To match my simulated liquid to the, liquid used on set, the crew has sent me some reference footage. Here I can get a better understanding of the viscosity of the liquid and also some good reference of the aesthetic. I can clearly see it is of a similar consistency to honey and has the same glossy surface like oil. I can also see there is a brownish tinge when the liquid is spread thinly. This could be achieved one of two ways that I know, either with the VraySSS shader or with Bifrosts liquid shader, using the density data to drive the diffuse colour.
Here are my first couple of tests, testing out different viscosity’s of the liquid. These simulations were created using Realflow. I can see from both tests that I am going to need to increase the stickiness off the liquid so that it doesn’t just slide off of the surface.
This first scene is the largest of simulation scenes. A large body of liquid needs to fall from above the shot and crash down onto the actor and environment. The director indicated that it should be like a ‘tidal wave of black goo’. My first thought was to make this using Bifrost, I am more familiar with the interface of Maya, and I have had issues before with moving colliders in Realflow. Bifrosts sim time for a simulation this size is also faster.
Below are a select few of my playblasts to show the progress of the simulation and the mechanics behind it. I have created the body rig by taking a mesh from Adobe Fuse (3D character models) and using the quick rig in Maya 2017 to have at least a usable mesh to animate, this is then applied a collider, along with the cymbals and walls. I have animated the emitters to offset the liquid so it doesn’t fall in such a uniform manner.
We needed to get something to show to the editors so they could grade the shot, here is a quick comp I did of a medium resolution sim.
As mentioned before I had been using Bifrost for this simulation, I find at small scales like this the meshing is too thick and unrealistic. Once I purchased Phoenix FD I switched to using that, it meant starting again but the result I achieved was better. I was able to push the resolution high whilst remaining stable and the rendering out of Vray looks much better than Bifrost.
The second shot is of the actor popping his eyes out of his sockets with a spectacular oil spray. This shot is challenging because it requires an accurate collider mesh for the oil to react with, this then needs to be tracked onto face and then the liquid simulated. The length of the shot also makes it hard has the actor frequently overs his face and the tracking markers with his arms.
Henry was supposed to be removing the tracking markers but it was my job to do all the fluid work.
I started off by using some modelling technique we learnt with Dev and Sanjay and applied it to this project. I made a replica of the actors head head using some reference files sent to me by the producer
For this simulation i have been using Realflow but I am going to switch to Phoenix FD for 2 reasons, first of all it has a wetting setting, which leaves a stain over where the liquid has run and i have been having issues with real flow where the liquid behaves not physically accurate, it could either be a problem with the mesh or a scaling issue.

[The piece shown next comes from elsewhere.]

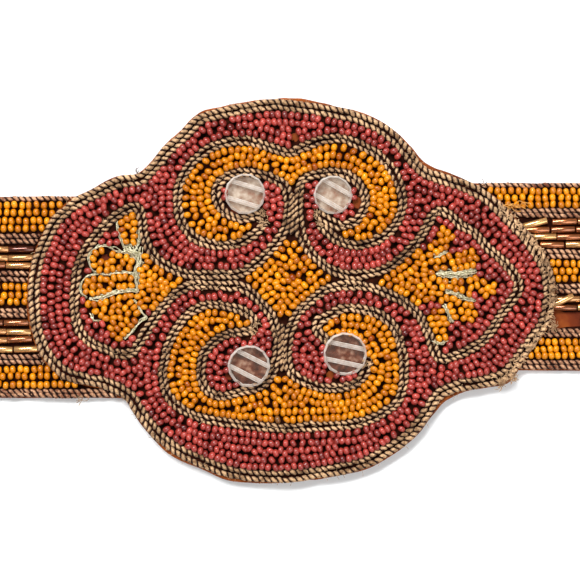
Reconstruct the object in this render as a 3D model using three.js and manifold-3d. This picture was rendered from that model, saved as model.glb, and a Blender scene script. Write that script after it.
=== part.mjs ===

Shot 3 Sam and I are working on, he was doing the comp work and I am doing the dynamics. He’s done the 2D work of making the clock spin and it was my job to create the liquid flying around the edge.
I have been using Phoenix FD for this simulation. There is an emitter hidden behind the clock and then a rotating disk which acts as the emitter, the velocity of the disk is transferred to the liquid making it spray out.
Here are some of my tests to get the velocity of the liquid right, on the left it is too so i slowed down the emitter and turn the gravity down, so we could really see the motion of the liquid. The director agreed to this version so I was ready to do a higher resolution sim that you see below.
The shot on the right is the comp that Sam put together, i basically need to take his nuke comp and just add the liquid onto it, then the shot will be finished.
This is an on going project, I planned to have some shots finished for the deadline but the Beano project took up too much of my time. Sam and Henry have also left the project, giving me and Ren more to do. although, there is no set deadline on the project so I am able to get it all to a finished standard over the summer.
This project has been a great opportunity for me to improve my fluid dynamics abilities and has given me the chance to spend time learning how to use Phoenix FD. I am hoping, that once finished, I will be able to use some of the shots in my show reel.
This project has also been a good collaborative experience, working with film students. They come from a different background so the correct communication needs to be used to make sure everyone is on the same page.